If Turtletaub sounds giddy about promoting his current film, he's surprisingly courteous and tactful in recounting his first movie as a director, an adaptation of Marie Phillips' satirical book Gods Behaving Badly. While the movie featured a cast that included Alicia Silverstone, Christopher Walken, Sharon Stone, Edie Falco and John Turturro, it opened to hostile reviews at the 2013 Rome Film Festival.

Few have had a chance to see for themselves if the hateful response was justified.

Nonetheless, Turtletaub says the previous movie taught him how to make a better one.

"It was released very narrowly, and I felt like I went to film school on that movie," he says." There are elements of it that are good, and there are elements where there's an enormous amount to be learned. One of the things I've learned along the way is to look at the process of anything as a process. Any kind of art is a process.

"Many of the lessons that I learned from that movie, I think helped to direct this movie. One thing I think I learned is that as a director it's a delicate balance to keep your vision and at the same time to be open to the incredible input you can get from the actors to the cinematographer to the wardrobe person. I think I learned that far better, and that was to be open and to listen to what others had to bring to the table."

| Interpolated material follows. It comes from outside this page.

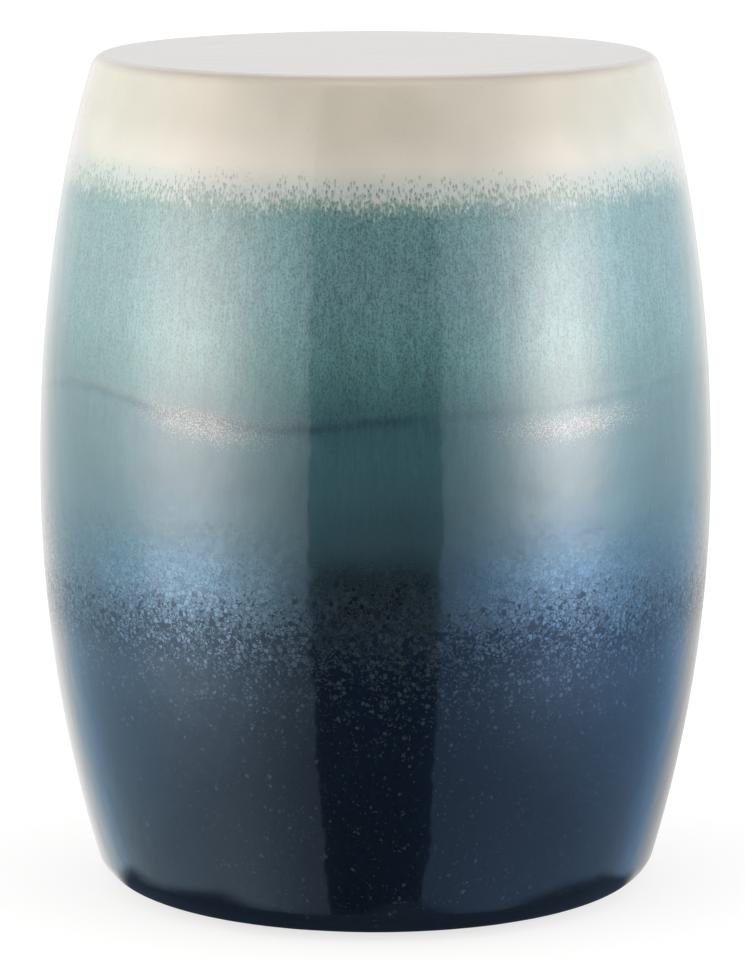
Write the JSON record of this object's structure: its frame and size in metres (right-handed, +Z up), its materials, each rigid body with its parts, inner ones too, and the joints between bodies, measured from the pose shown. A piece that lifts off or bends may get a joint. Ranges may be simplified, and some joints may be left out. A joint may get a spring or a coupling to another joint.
{
  "type": "garden stool",
  "caption": "Barrel-shaped hollow ceramic garden stool with a flat closed seat, an open underside and banded reactive glaze, to sit on or to use as a side table.",
  "frame": {"origin": "on the floor, under the middle of the stool", "axes": "+Z up along the drum's axis, -Y towards the side seen in the picture, +X to the right there"},
  "size_m": [0.369, 0.369, 0.457],
  "materials": {
    "bare_stoneware": "matt fired clay, unglazed inside and under the foot",
    "glaze_cream": "glossy cream glaze with brown specks at the rim",
    "glaze_upper_teal": "glossy streaked grey-teal glaze with fine pits",
    "glaze_lower_teal": "glossy deep teal glaze with pale flow marks under the run line",
    "glaze_navy": "glossy navy glaze with sparse pale speckles",
    "pad_rubber": "matt black bumper rubber",
    "tape_adhesive": "double-sided adhesive film"
  },
  "bodies": {
    "root": {"drum_body": "bare_stoneware", "glaze_cream": "glaze_cream", "glaze_upper_teal": "glaze_upper_teal", "glaze_lower_teal": "glaze_lower_teal", "glaze_navy": "glaze_navy", "rubber_pad_1": "pad_rubber", "rubber_pad_2": "pad_rubber", "rubber_pad_3": "pad_rubber", "rubber_pad_4": "pad_rubber", "adhesive_disc_1": "tape_adhesive", "adhesive_disc_2": "tape_adhesive", "adhesive_disc_3": "tape_adhesive", "adhesive_disc_4": "tape_adhesive"}
  },
  "joints": []
}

As of this writing, Turtletaub is teaming with director Marielle Heller (The Dairy of a Teenage Girl) on You Are My Friend, a biopic about the beloved children's television host Fred Rogers. Asked what he looks for in a movie to support, he replies, "With directing and producing, I do look for stories with meaning, but I do look for stories that touch people and have a broad reach. We've worked with some amazing directors and will continue, and some of the movies end up having a broad reach. We're not adverse to working with really talented people and telling really powerful stories. We just want to make sure they have some depth to them."